Definition: A probability measure $\nu$ on the space of $p\times p$ real symmetric matrices is a Wishart distribution with parameters $\Sigma$ (a $p\times p$ positive semidefinite matrix), $p$, $n$ if there exists $n$ i.i.d vectors $X_1,\ldots X_n$ in $\mathbb{R}^p$ such that $X_j\sim N(\mathbf{0},\Sigma)$ and $$\nu=\operatorname{law}\big(\sum^n_{j=1}X_jX^\intercal_j\big)$$

Denoting by $W(\Sigma,p,n)$ the Wishart distribution of $\mathcal{S}_p$ (the linear space of $p\times p$ real symmetric matrices), we have that

Theorem: If $S\sim W(\Sigma,p,n)$, then $W(\Sigma,p,n)\ll\lambda_{p(p+1)/2}$ iff $n\geq p$ and $\Sigma$ is positive definite.
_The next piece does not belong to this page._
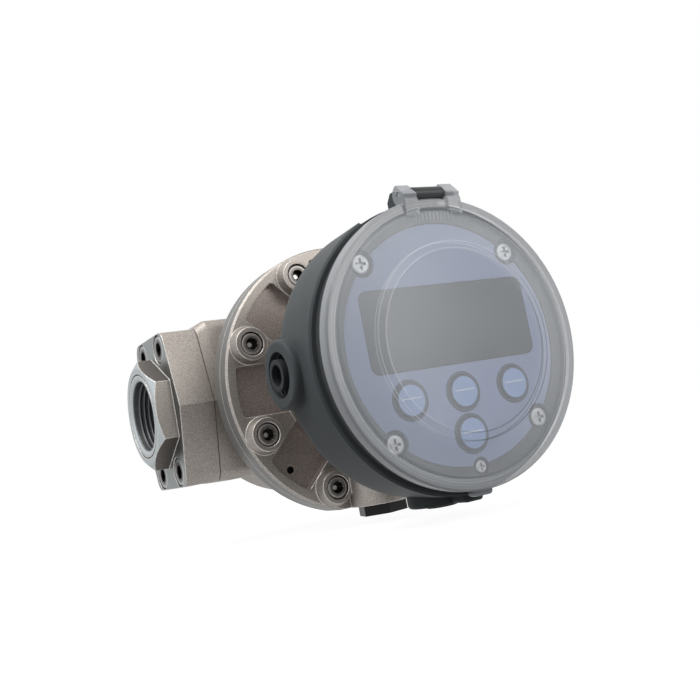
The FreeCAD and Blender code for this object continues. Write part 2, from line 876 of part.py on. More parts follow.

Furthermore, the density of $W(\Sigma,p,n)$ (w.r.t) $\lambda_{p(p+1)/2}$ is given by $$p(S|\Sigma)=c(n,p)(\operatorname{det}(\Sigma^{-1}S))^{-n/2} \exp\big(-\frac12\operatorname{tr}(\Sigma^{-1}S)\big) \mathbb{1}_{\mathcal{S}^+_p}(S)\frac{\lambda_{p(p+1)/2}(dS)}{\big(\operatorname{det}(S)\big)^{(p+1)/2}}$$ where $\mathcal{S}^+_p$ is the set of positive definite symmetric $p\times p$ matrices, and $$c(n,p)=\int_{\mathcal{S}^+_p}(\operatorname{det}(S))^{(n-p-1)/2}\exp\big(-\frac12\operatorname{tr}(S)\big)\,d\lambda_{p(p+1)/2}(dS)$$

Notice that $p(S|\Sigma)$ defines an exponential family.